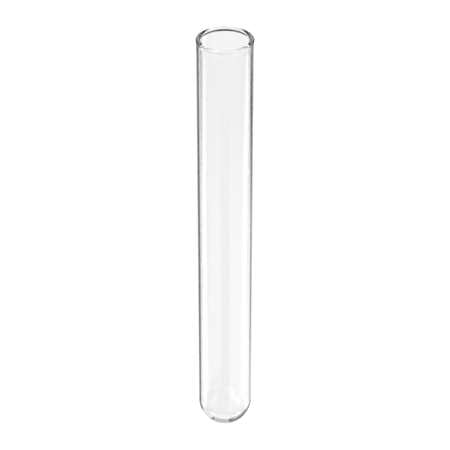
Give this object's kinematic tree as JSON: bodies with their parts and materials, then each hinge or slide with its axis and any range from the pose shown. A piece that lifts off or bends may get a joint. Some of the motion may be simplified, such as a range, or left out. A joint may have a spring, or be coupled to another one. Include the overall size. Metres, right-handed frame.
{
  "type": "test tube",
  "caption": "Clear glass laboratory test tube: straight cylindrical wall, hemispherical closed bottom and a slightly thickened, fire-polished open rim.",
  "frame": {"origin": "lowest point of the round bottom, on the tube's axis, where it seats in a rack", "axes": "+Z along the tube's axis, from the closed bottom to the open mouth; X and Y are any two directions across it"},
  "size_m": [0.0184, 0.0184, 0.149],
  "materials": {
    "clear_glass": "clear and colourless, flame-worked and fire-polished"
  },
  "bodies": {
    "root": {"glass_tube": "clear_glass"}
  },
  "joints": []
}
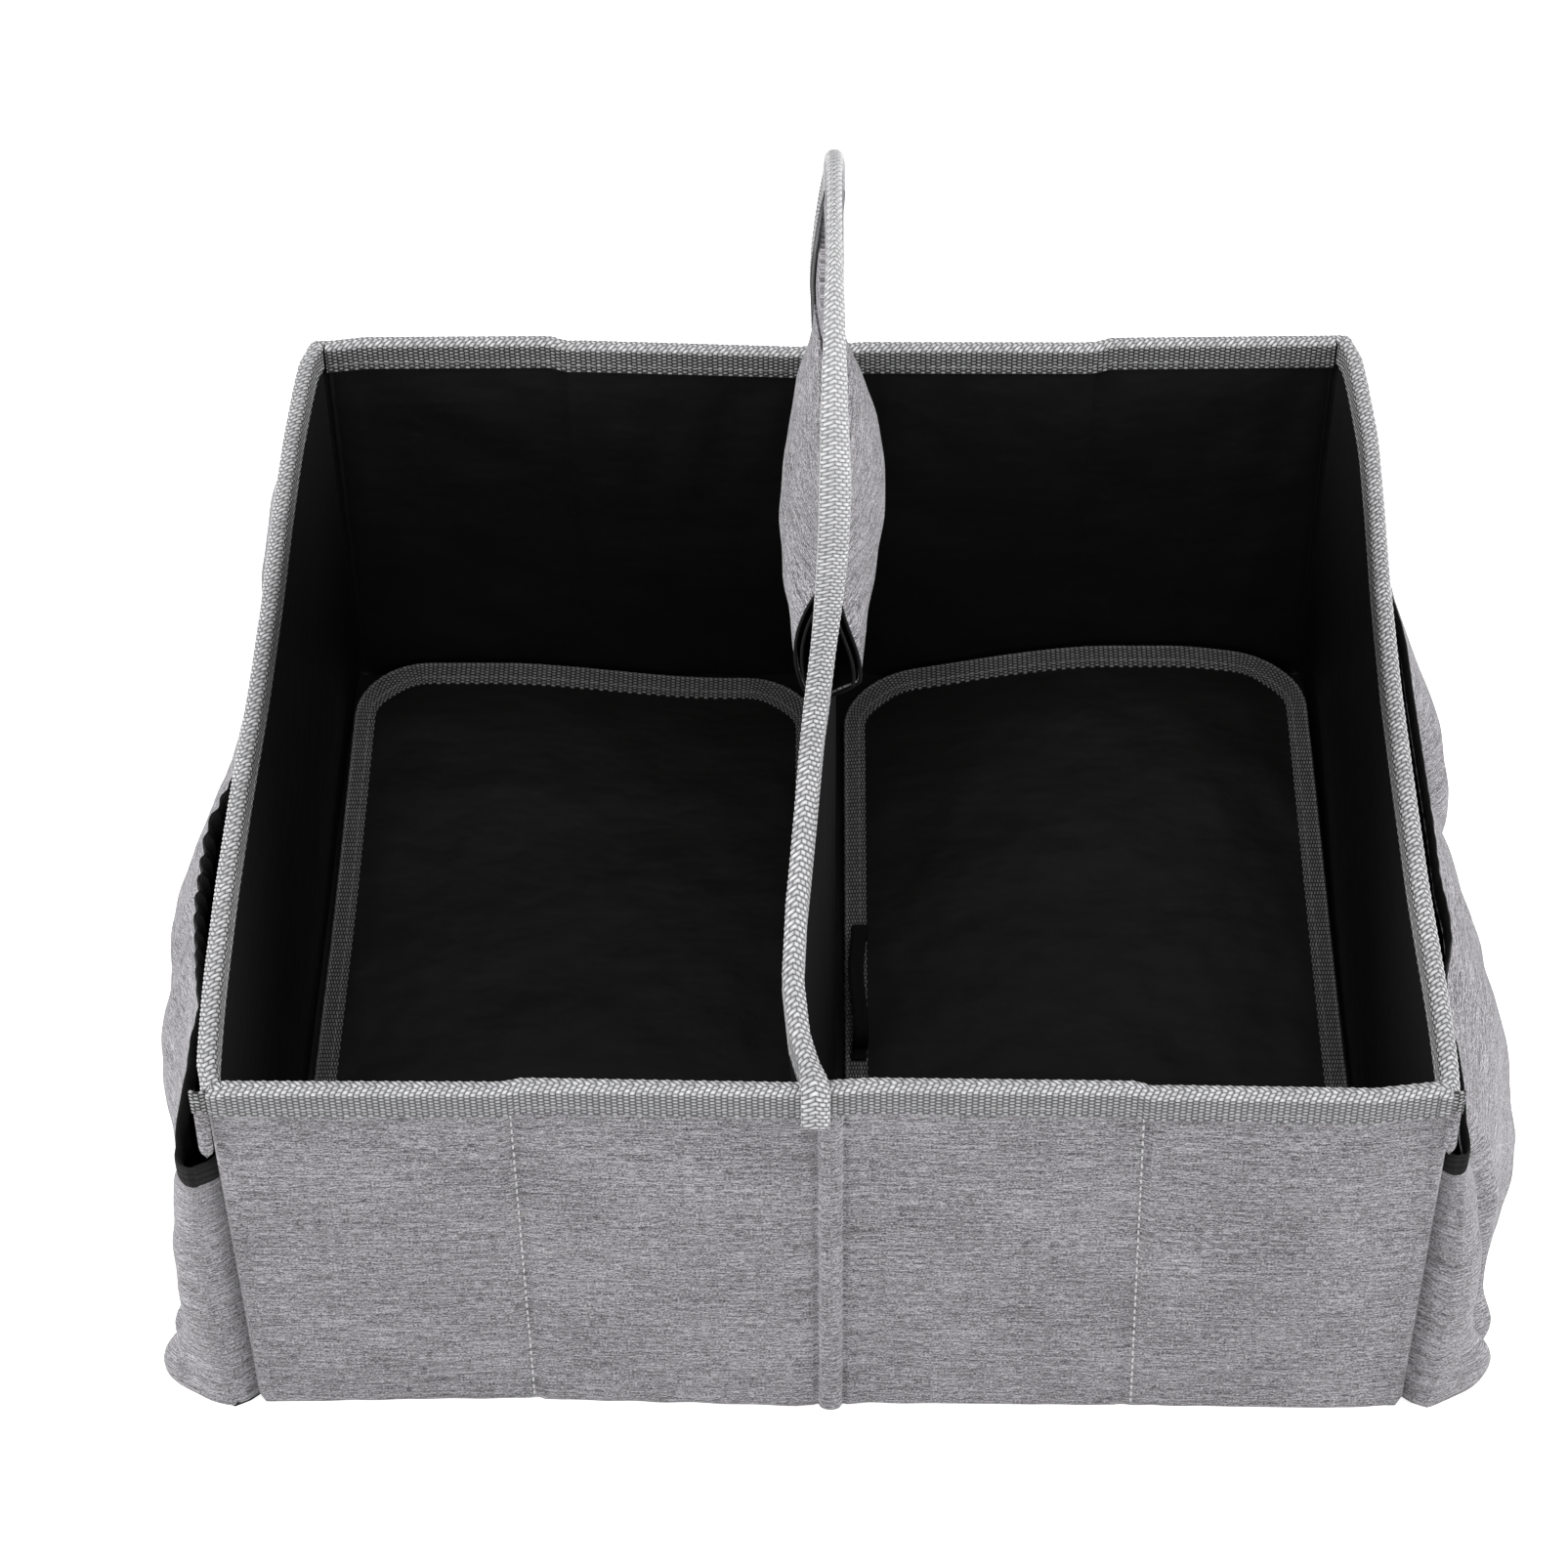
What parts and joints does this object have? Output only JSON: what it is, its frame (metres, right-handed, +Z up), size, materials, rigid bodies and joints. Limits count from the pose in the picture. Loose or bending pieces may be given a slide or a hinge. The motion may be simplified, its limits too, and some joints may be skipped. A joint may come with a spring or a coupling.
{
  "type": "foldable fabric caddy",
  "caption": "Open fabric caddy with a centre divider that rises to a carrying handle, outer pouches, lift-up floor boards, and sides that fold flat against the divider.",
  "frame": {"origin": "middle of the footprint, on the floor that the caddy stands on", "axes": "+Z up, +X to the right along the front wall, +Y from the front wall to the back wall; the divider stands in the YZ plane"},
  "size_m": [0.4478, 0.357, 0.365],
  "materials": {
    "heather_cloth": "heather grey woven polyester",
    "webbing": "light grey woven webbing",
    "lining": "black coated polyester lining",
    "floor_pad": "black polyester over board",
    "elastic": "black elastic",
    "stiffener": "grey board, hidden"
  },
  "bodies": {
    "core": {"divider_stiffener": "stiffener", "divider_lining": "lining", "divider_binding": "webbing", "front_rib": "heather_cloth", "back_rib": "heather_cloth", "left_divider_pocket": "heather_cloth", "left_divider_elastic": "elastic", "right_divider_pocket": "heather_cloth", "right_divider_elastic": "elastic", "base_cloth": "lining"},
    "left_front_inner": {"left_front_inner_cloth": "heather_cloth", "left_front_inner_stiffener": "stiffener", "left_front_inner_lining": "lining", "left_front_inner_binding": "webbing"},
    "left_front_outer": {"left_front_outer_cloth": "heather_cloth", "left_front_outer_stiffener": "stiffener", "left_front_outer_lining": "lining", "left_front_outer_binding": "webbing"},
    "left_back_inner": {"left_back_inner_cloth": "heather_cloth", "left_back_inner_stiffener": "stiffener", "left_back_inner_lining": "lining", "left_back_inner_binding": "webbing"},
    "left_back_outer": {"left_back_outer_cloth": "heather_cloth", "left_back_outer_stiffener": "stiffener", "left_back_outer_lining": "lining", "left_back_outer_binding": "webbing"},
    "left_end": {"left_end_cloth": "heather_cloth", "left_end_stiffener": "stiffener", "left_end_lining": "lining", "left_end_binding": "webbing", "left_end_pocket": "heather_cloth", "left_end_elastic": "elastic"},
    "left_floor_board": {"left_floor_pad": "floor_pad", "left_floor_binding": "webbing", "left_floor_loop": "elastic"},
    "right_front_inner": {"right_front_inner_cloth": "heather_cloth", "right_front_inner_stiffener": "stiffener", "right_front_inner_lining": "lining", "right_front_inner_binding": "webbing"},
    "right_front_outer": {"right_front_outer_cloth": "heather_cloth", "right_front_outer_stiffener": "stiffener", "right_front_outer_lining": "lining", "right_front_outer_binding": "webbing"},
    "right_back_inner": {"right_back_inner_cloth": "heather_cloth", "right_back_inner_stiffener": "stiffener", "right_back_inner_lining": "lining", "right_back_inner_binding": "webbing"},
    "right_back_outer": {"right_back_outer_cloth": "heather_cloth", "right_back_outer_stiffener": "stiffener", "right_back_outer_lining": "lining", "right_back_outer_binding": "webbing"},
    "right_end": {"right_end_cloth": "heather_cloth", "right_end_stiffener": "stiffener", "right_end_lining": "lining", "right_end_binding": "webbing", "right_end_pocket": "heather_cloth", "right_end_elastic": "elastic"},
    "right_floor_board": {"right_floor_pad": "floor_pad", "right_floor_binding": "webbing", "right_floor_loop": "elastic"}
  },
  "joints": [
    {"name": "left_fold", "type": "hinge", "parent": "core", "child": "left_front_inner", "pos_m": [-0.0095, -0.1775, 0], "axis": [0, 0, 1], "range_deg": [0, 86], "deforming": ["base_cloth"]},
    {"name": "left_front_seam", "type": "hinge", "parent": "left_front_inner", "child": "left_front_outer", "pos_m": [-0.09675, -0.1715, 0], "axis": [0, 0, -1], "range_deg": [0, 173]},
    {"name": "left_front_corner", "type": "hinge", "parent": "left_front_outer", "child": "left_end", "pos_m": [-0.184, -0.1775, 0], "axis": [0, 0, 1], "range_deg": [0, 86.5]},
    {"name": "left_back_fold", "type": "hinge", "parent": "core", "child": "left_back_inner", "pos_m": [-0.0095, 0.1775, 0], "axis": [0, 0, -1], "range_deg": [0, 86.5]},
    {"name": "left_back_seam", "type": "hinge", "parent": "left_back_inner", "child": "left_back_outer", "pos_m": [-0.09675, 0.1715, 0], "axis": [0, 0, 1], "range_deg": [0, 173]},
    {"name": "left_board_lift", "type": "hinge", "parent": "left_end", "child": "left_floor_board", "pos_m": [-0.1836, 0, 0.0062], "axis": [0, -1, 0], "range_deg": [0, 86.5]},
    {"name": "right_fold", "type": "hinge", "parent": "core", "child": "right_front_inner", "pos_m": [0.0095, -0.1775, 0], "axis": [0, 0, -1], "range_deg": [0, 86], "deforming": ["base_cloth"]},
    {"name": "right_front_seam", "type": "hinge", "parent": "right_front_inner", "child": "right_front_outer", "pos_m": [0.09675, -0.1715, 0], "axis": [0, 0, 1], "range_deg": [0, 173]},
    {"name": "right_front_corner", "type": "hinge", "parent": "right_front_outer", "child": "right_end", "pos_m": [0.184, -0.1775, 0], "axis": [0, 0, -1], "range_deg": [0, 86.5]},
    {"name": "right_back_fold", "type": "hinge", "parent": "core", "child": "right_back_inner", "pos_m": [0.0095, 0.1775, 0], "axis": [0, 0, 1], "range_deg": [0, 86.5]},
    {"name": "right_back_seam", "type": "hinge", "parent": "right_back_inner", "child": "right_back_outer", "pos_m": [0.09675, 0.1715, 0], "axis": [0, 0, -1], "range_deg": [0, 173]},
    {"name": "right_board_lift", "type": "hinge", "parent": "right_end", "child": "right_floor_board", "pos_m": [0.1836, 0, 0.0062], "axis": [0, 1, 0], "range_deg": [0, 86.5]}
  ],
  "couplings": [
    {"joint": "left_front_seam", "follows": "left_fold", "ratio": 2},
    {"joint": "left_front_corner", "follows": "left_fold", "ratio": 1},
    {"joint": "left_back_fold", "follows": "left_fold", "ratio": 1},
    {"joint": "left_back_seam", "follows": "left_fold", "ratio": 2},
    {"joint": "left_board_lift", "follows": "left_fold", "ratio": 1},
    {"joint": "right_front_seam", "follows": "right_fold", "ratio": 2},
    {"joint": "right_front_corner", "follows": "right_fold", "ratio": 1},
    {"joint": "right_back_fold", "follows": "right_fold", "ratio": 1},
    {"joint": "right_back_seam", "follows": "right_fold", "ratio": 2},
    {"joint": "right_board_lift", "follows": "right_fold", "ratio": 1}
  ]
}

Stated exercise: Copy every line verbatim.

Response to the exercise:
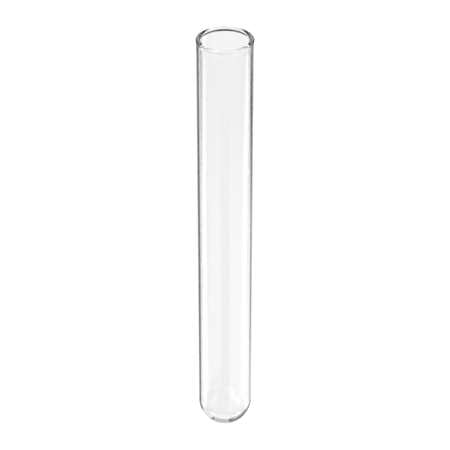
Give this object's kinematic tree as JSON: bodies with their parts and materials, then each hinge or slide with its axis and any range from the pose shown. A piece that lifts off or bends may get a joint. Some of the motion may be simplified, such as a range, or left out. A joint may have a spring, or be coupled to another one. Include the overall size. Metres, right-handed frame.
{
  "type": "test tube",
  "caption": "Clear glass laboratory test tube: straight cylindrical wall, hemispherical closed bottom and a slightly thickened, fire-polished open rim.",
  "frame": {"origin": "lowest point of the round bottom, on the tube's axis, where it seats in a rack", "axes": "+Z along the tube's axis, from the closed bottom to the open mouth; X and Y are any two directions across it"},
  "size_m": [0.0184, 0.0184, 0.149],
  "materials": {
    "clear_glass": "clear and colourless, flame-worked and fire-polished"
  },
  "bodies": {
    "root": {"glass_tube": "clear_glass"}
  },
  "joints": []
}
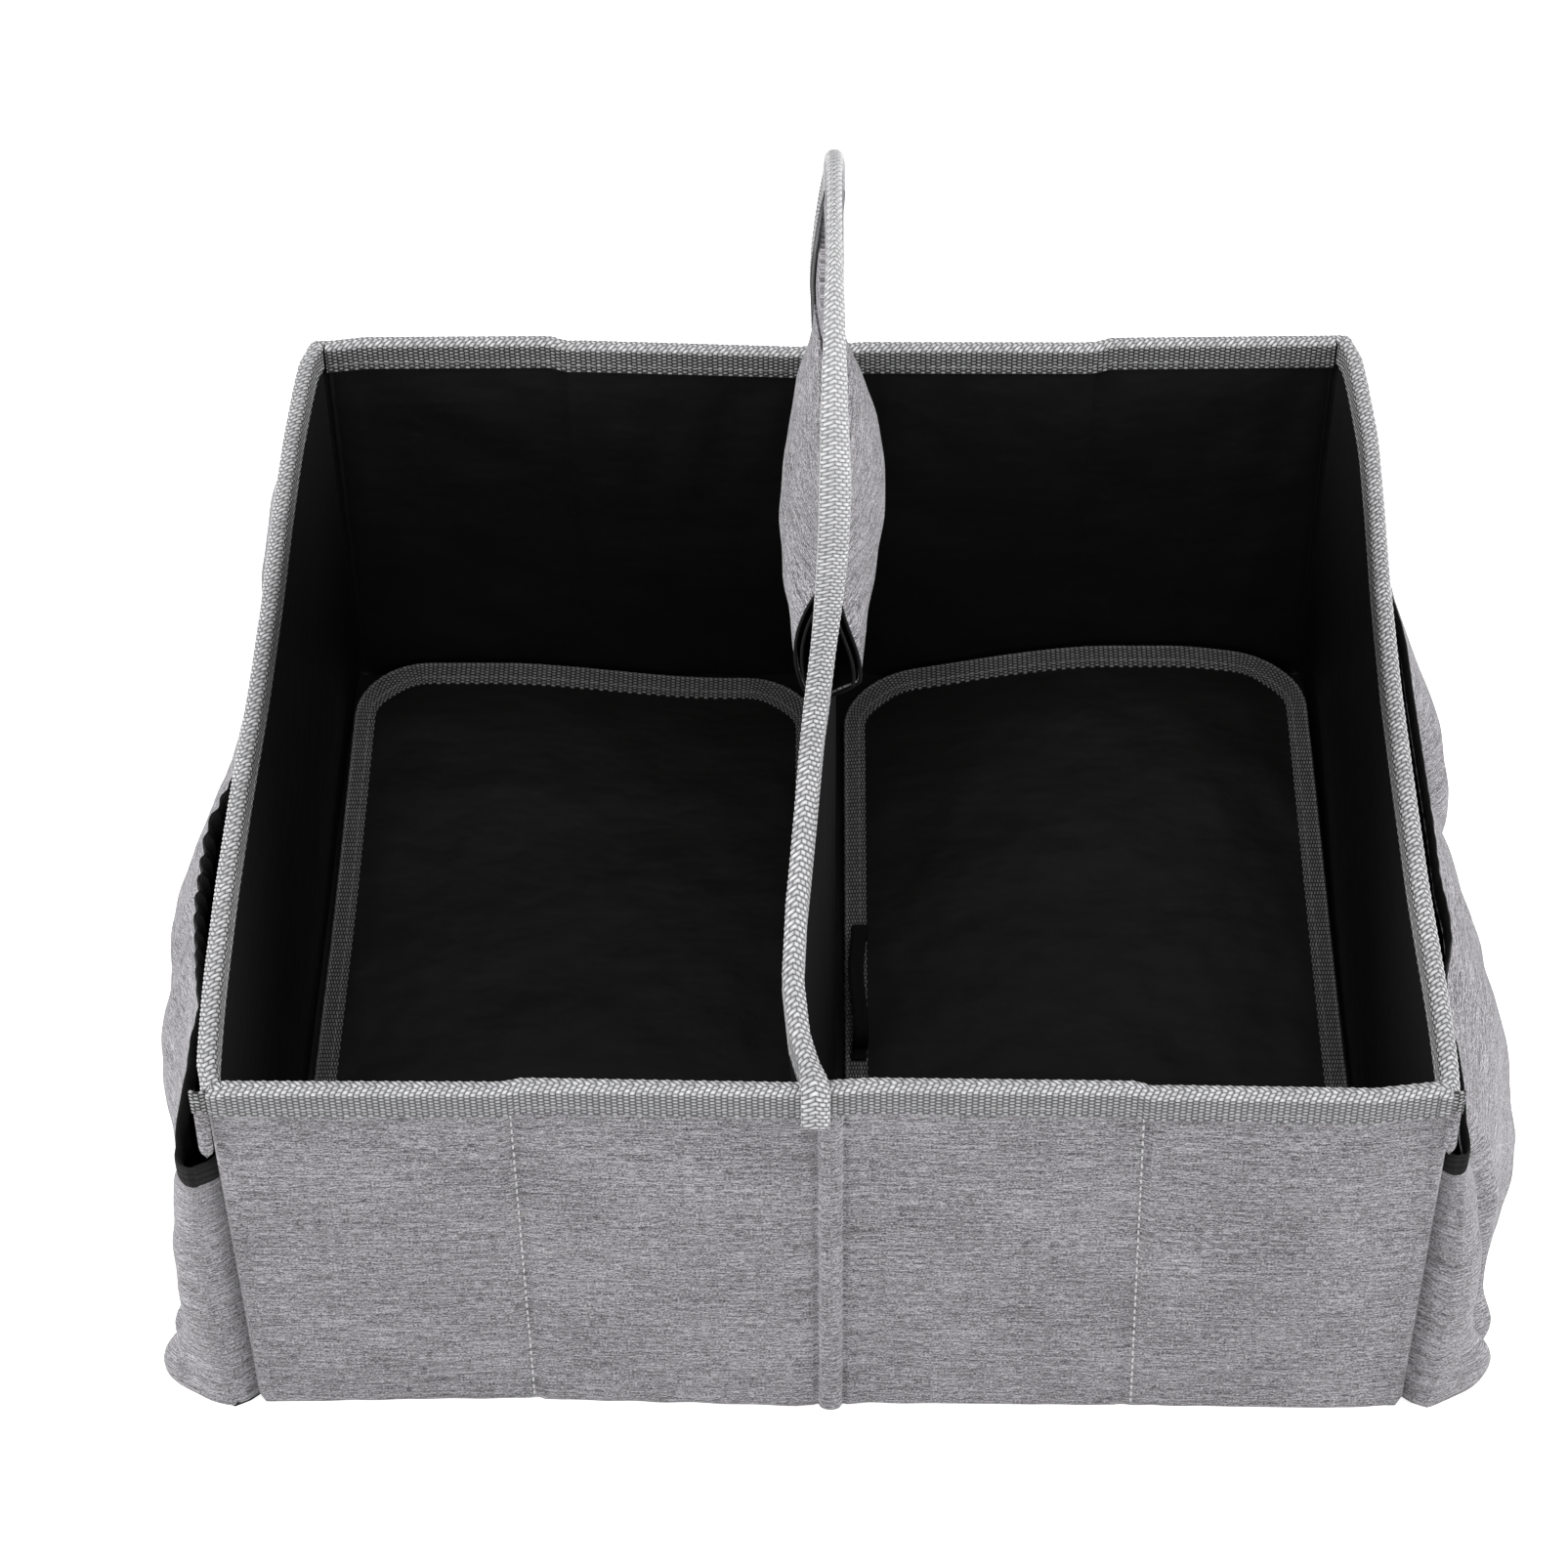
What parts and joints does this object have? Output only JSON: what it is, its frame (metres, right-handed, +Z up), size, materials, rigid bodies and joints. Limits count from the pose in the picture. Loose or bending pieces may be given a slide or a hinge. The motion may be simplified, its limits too, and some joints may be skipped. A joint may come with a spring or a coupling.
{
  "type": "foldable fabric caddy",
  "caption": "Open fabric caddy with a centre divider that rises to a carrying handle, outer pouches, lift-up floor boards, and sides that fold flat against the divider.",
  "frame": {"origin": "middle of the footprint, on the floor that the caddy stands on", "axes": "+Z up, +X to the right along the front wall, +Y from the front wall to the back wall; the divider stands in the YZ plane"},
  "size_m": [0.4478, 0.357, 0.365],
  "materials": {
    "heather_cloth": "heather grey woven polyester",
    "webbing": "light grey woven webbing",
    "lining": "black coated polyester lining",
    "floor_pad": "black polyester over board",
    "elastic": "black elastic",
    "stiffener": "grey board, hidden"
  },
  "bodies": {
    "core": {"divider_stiffener": "stiffener", "divider_lining": "lining", "divider_binding": "webbing", "front_rib": "heather_cloth", "back_rib": "heather_cloth", "left_divider_pocket": "heather_cloth", "left_divider_elastic": "elastic", "right_divider_pocket": "heather_cloth", "right_divider_elastic": "elastic", "base_cloth": "lining"},
    "left_front_inner": {"left_front_inner_cloth": "heather_cloth", "left_front_inner_stiffener": "stiffener", "left_front_inner_lining": "lining", "left_front_inner_binding": "webbing"},
    "left_front_outer": {"left_front_outer_cloth": "heather_cloth", "left_front_outer_stiffener": "stiffener", "left_front_outer_lining": "lining", "left_front_outer_binding": "webbing"},
    "left_back_inner": {"left_back_inner_cloth": "heather_cloth", "left_back_inner_stiffener": "stiffener", "left_back_inner_lining": "lining", "left_back_inner_binding": "webbing"},
    "left_back_outer": {"left_back_outer_cloth": "heather_cloth", "left_back_outer_stiffener": "stiffener", "left_back_outer_lining": "lining", "left_back_outer_binding": "webbing"},
    "left_end": {"left_end_cloth": "heather_cloth", "left_end_stiffener": "stiffener", "left_end_lining": "lining", "left_end_binding": "webbing", "left_end_pocket": "heather_cloth", "left_end_elastic": "elastic"},
    "left_floor_board": {"left_floor_pad": "floor_pad", "left_floor_binding": "webbing", "left_floor_loop": "elastic"},
    "right_front_inner": {"right_front_inner_cloth": "heather_cloth", "right_front_inner_stiffener": "stiffener", "right_front_inner_lining": "lining", "right_front_inner_binding": "webbing"},
    "right_front_outer": {"right_front_outer_cloth": "heather_cloth", "right_front_outer_stiffener": "stiffener", "right_front_outer_lining": "lining", "right_front_outer_binding": "webbing"},
    "right_back_inner": {"right_back_inner_cloth": "heather_cloth", "right_back_inner_stiffener": "stiffener", "right_back_inner_lining": "lining", "right_back_inner_binding": "webbing"},
    "right_back_outer": {"right_back_outer_cloth": "heather_cloth", "right_back_outer_stiffener": "stiffener", "right_back_outer_lining": "lining", "right_back_outer_binding": "webbing"},
    "right_end": {"right_end_cloth": "heather_cloth", "right_end_stiffener": "stiffener", "right_end_lining": "lining", "right_end_binding": "webbing", "right_end_pocket": "heather_cloth", "right_end_elastic": "elastic"},
    "right_floor_board": {"right_floor_pad": "floor_pad", "right_floor_binding": "webbing", "right_floor_loop": "elastic"}
  },
  "joints": [
    {"name": "left_fold", "type": "hinge", "parent": "core", "child": "left_front_inner", "pos_m": [-0.0095, -0.1775, 0], "axis": [0, 0, 1], "range_deg": [0, 86], "deforming": ["base_cloth"]},
    {"name": "left_front_seam", "type": "hinge", "parent": "left_front_inner", "child": "left_front_outer", "pos_m": [-0.09675, -0.1715, 0], "axis": [0, 0, -1], "range_deg": [0, 173]},
    {"name": "left_front_corner", "type": "hinge", "parent": "left_front_outer", "child": "left_end", "pos_m": [-0.184, -0.1775, 0], "axis": [0, 0, 1], "range_deg": [0, 86.5]},
    {"name": "left_back_fold", "type": "hinge", "parent": "core", "child": "left_back_inner", "pos_m": [-0.0095, 0.1775, 0], "axis": [0, 0, -1], "range_deg": [0, 86.5]},
    {"name": "left_back_seam", "type": "hinge", "parent": "left_back_inner", "child": "left_back_outer", "pos_m": [-0.09675, 0.1715, 0], "axis": [0, 0, 1], "range_deg": [0, 173]},
    {"name": "left_board_lift", "type": "hinge", "parent": "left_end", "child": "left_floor_board", "pos_m": [-0.1836, 0, 0.0062], "axis": [0, -1, 0], "range_deg": [0, 86.5]},
    {"name": "right_fold", "type": "hinge", "parent": "core", "child": "right_front_inner", "pos_m": [0.0095, -0.1775, 0], "axis": [0, 0, -1], "range_deg": [0, 86], "deforming": ["base_cloth"]},
    {"name": "right_front_seam", "type": "hinge", "parent": "right_front_inner", "child": "right_front_outer", "pos_m": [0.09675, -0.1715, 0], "axis": [0, 0, 1], "range_deg": [0, 173]},
    {"name": "right_front_corner", "type": "hinge", "parent": "right_front_outer", "child": "right_end", "pos_m": [0.184, -0.1775, 0], "axis": [0, 0, -1], "range_deg": [0, 86.5]},
    {"name": "right_back_fold", "type": "hinge", "parent": "core", "child": "right_back_inner", "pos_m": [0.0095, 0.1775, 0], "axis": [0, 0, 1], "range_deg": [0, 86.5]},
    {"name": "right_back_seam", "type": "hinge", "parent": "right_back_inner", "child": "right_back_outer", "pos_m": [0.09675, 0.1715, 0], "axis": [0, 0, -1], "range_deg": [0, 173]},
    {"name": "right_board_lift", "type": "hinge", "parent": "right_end", "child": "right_floor_board", "pos_m": [0.1836, 0, 0.0062], "axis": [0, 1, 0], "range_deg": [0, 86.5]}
  ],
  "couplings": [
    {"joint": "left_front_seam", "follows": "left_fold", "ratio": 2},
    {"joint": "left_front_corner", "follows": "left_fold", "ratio": 1},
    {"joint": "left_back_fold", "follows": "left_fold", "ratio": 1},
    {"joint": "left_back_seam", "follows": "left_fold", "ratio": 2},
    {"joint": "left_board_lift", "follows": "left_fold", "ratio": 1},
    {"joint": "right_front_seam", "follows": "right_fold", "ratio": 2},
    {"joint": "right_front_corner", "follows": "right_fold", "ratio": 1},
    {"joint": "right_back_fold", "follows": "right_fold", "ratio": 1},
    {"joint": "right_back_seam", "follows": "right_fold", "ratio": 2},
    {"joint": "right_board_lift", "follows": "right_fold", "ratio": 1}
  ]
}